**SET EXERCISE**
Copy the first line of the material below and every later line through the line containing "return reaches +", without any other output.

+ + + + + + +

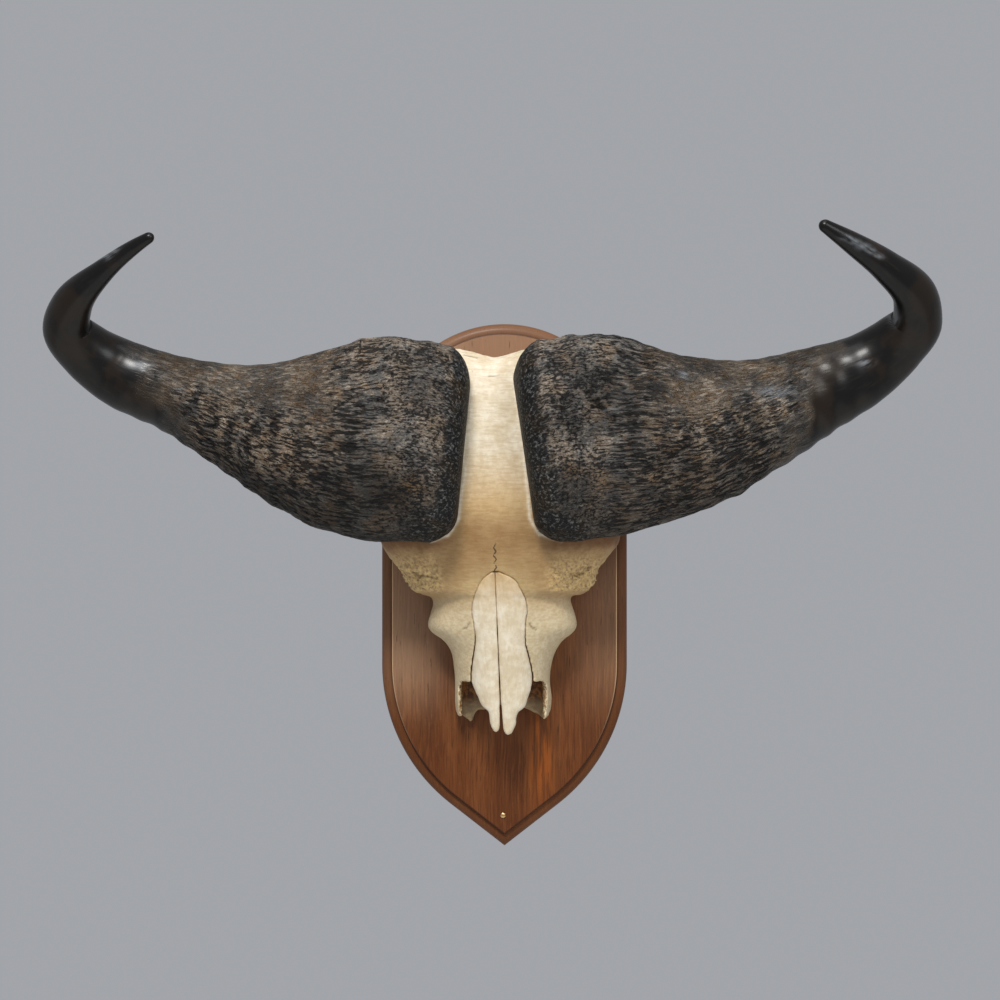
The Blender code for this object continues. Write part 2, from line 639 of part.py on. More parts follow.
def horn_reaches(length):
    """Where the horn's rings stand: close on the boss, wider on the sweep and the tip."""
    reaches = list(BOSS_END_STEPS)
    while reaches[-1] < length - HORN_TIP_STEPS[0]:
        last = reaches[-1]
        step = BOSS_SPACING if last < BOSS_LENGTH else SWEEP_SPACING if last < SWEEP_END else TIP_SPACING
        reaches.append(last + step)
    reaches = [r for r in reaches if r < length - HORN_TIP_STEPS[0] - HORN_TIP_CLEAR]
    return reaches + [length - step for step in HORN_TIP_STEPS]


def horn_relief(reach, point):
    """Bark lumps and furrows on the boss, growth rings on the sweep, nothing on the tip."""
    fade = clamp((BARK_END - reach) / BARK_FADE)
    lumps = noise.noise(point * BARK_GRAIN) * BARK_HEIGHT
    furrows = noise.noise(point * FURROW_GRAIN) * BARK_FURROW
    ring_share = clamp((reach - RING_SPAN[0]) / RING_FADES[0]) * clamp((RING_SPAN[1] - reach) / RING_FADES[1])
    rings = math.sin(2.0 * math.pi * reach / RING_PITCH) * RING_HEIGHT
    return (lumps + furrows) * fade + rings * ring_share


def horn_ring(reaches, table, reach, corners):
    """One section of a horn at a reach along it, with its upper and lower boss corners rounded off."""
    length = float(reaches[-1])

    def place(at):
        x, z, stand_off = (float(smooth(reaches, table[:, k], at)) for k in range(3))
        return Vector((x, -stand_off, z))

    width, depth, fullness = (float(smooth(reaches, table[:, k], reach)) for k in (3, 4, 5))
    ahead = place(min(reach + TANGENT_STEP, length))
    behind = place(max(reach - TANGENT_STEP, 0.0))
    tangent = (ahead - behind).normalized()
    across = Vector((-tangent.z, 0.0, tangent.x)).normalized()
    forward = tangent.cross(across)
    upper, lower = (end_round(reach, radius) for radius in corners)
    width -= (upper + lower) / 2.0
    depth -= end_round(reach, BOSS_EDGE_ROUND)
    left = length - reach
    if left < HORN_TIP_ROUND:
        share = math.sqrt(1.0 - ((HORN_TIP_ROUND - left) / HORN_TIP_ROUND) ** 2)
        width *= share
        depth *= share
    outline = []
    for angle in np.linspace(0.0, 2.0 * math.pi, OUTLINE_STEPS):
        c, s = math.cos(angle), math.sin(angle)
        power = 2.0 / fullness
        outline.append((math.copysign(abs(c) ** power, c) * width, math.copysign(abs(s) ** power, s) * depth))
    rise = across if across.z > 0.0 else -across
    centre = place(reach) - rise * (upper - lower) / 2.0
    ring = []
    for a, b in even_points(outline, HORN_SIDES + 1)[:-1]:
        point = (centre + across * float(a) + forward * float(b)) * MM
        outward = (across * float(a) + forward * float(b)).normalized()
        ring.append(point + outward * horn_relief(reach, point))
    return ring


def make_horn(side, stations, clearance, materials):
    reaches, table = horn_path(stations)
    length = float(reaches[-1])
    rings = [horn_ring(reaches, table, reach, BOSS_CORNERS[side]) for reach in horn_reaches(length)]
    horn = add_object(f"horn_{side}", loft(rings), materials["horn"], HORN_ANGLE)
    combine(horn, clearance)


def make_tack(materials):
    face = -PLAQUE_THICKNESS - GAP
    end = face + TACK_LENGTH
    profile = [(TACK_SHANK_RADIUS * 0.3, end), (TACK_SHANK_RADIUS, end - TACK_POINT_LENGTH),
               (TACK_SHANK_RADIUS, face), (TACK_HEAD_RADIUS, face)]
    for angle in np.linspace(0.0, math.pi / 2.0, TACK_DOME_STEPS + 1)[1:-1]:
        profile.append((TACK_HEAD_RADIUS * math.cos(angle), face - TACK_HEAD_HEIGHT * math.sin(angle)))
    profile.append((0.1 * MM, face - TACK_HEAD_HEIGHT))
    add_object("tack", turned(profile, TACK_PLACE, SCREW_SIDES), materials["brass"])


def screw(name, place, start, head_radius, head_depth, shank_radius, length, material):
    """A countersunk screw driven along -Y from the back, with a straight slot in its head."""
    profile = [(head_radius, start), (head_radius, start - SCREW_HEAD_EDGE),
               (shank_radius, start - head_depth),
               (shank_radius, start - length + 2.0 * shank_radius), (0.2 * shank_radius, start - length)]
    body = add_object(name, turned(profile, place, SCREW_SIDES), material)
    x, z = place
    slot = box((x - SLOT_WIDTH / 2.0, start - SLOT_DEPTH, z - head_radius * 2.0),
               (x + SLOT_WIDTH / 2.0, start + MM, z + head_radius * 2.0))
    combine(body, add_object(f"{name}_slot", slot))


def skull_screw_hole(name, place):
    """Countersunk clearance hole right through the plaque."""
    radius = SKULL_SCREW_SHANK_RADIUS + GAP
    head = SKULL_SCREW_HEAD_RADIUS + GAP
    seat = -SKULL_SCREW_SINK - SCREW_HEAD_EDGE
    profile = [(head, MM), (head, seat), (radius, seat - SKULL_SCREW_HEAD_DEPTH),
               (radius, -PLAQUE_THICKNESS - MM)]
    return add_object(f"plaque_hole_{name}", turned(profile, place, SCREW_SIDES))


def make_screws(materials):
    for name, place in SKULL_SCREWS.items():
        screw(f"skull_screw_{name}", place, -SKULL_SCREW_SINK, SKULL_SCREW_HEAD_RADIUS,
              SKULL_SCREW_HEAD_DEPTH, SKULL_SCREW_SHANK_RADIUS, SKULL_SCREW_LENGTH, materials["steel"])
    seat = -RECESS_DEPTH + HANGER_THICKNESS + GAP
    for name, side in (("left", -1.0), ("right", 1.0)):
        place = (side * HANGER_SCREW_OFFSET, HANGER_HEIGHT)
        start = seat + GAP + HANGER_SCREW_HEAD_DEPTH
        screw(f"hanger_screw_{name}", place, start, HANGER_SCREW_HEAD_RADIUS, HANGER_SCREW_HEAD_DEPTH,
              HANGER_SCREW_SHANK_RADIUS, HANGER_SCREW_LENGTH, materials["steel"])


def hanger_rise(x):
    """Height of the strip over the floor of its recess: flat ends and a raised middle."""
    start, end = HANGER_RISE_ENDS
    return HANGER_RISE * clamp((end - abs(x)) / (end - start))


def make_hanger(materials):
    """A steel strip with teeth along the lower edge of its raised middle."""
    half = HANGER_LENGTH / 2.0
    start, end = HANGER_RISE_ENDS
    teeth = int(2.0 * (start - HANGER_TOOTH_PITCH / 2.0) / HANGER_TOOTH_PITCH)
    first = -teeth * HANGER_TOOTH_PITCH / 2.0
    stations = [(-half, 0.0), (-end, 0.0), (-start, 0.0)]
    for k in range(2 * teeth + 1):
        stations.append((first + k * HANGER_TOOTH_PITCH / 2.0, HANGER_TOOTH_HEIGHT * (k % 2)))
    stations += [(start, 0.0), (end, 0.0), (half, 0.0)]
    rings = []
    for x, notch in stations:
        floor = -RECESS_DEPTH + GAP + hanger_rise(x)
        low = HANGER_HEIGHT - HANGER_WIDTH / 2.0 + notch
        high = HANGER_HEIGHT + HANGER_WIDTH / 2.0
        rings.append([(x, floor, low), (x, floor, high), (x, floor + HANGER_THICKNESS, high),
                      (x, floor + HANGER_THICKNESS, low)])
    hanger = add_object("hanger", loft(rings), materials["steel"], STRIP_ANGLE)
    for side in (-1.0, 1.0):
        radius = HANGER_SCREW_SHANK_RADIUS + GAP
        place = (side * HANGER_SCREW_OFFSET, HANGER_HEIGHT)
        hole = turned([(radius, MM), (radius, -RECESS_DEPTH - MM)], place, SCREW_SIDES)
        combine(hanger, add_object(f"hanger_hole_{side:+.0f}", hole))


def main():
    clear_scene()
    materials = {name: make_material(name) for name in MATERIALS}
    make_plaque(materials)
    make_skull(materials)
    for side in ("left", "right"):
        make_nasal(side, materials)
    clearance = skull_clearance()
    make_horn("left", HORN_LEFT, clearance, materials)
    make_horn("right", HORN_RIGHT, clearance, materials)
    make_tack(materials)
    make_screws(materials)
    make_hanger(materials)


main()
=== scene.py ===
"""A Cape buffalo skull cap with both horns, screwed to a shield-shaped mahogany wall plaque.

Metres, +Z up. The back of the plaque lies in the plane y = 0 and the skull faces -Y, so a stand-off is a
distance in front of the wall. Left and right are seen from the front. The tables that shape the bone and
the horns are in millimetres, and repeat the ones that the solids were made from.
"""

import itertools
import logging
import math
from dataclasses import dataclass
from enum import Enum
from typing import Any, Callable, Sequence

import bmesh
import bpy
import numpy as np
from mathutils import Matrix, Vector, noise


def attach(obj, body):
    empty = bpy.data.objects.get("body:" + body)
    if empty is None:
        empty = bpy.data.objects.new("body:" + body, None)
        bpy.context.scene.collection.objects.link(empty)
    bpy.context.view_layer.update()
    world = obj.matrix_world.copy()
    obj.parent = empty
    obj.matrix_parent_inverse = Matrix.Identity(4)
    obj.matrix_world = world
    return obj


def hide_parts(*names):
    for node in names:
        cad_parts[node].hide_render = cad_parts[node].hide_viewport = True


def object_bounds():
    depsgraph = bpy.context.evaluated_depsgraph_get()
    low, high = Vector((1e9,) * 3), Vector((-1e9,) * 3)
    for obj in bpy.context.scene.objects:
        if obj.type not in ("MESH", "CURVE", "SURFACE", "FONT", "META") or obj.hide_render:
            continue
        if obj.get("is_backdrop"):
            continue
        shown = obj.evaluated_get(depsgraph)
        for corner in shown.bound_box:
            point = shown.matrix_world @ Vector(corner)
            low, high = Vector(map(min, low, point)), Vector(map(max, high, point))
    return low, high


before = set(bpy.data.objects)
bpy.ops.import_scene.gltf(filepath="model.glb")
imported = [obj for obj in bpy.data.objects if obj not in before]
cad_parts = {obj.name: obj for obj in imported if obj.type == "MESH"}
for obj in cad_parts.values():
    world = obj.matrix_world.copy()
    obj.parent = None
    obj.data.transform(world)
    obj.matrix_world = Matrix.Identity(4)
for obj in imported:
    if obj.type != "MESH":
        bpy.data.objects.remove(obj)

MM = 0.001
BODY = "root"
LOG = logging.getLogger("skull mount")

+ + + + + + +

**EXPECTED OUTPUT**
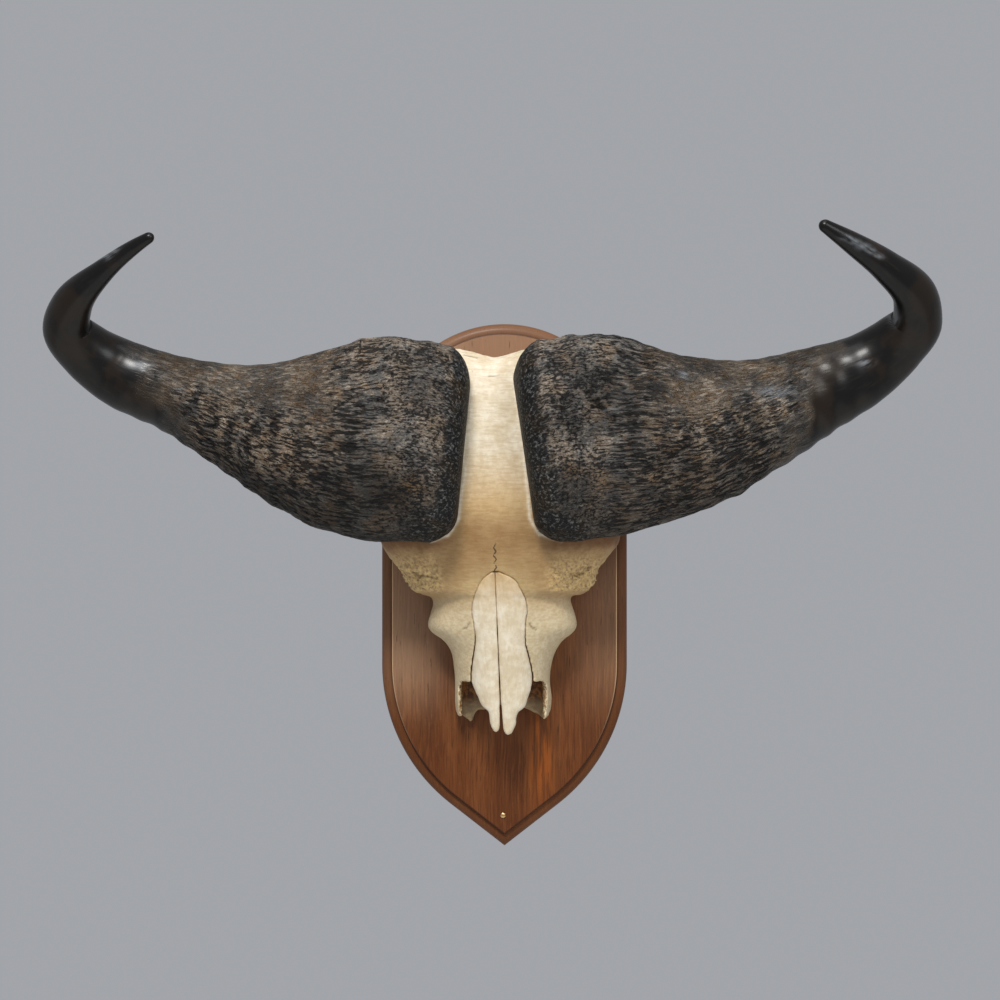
The Blender code for this object continues. Write part 2, from line 639 of part.py on. More parts follow.
def horn_reaches(length):
    """Where the horn's rings stand: close on the boss, wider on the sweep and the tip."""
    reaches = list(BOSS_END_STEPS)
    while reaches[-1] < length - HORN_TIP_STEPS[0]:
        last = reaches[-1]
        step = BOSS_SPACING if last < BOSS_LENGTH else SWEEP_SPACING if last < SWEEP_END else TIP_SPACING
        reaches.append(last + step)
    reaches = [r for r in reaches if r < length - HORN_TIP_STEPS[0] - HORN_TIP_CLEAR]
    return reaches + [length - step for step in HORN_TIP_STEPS]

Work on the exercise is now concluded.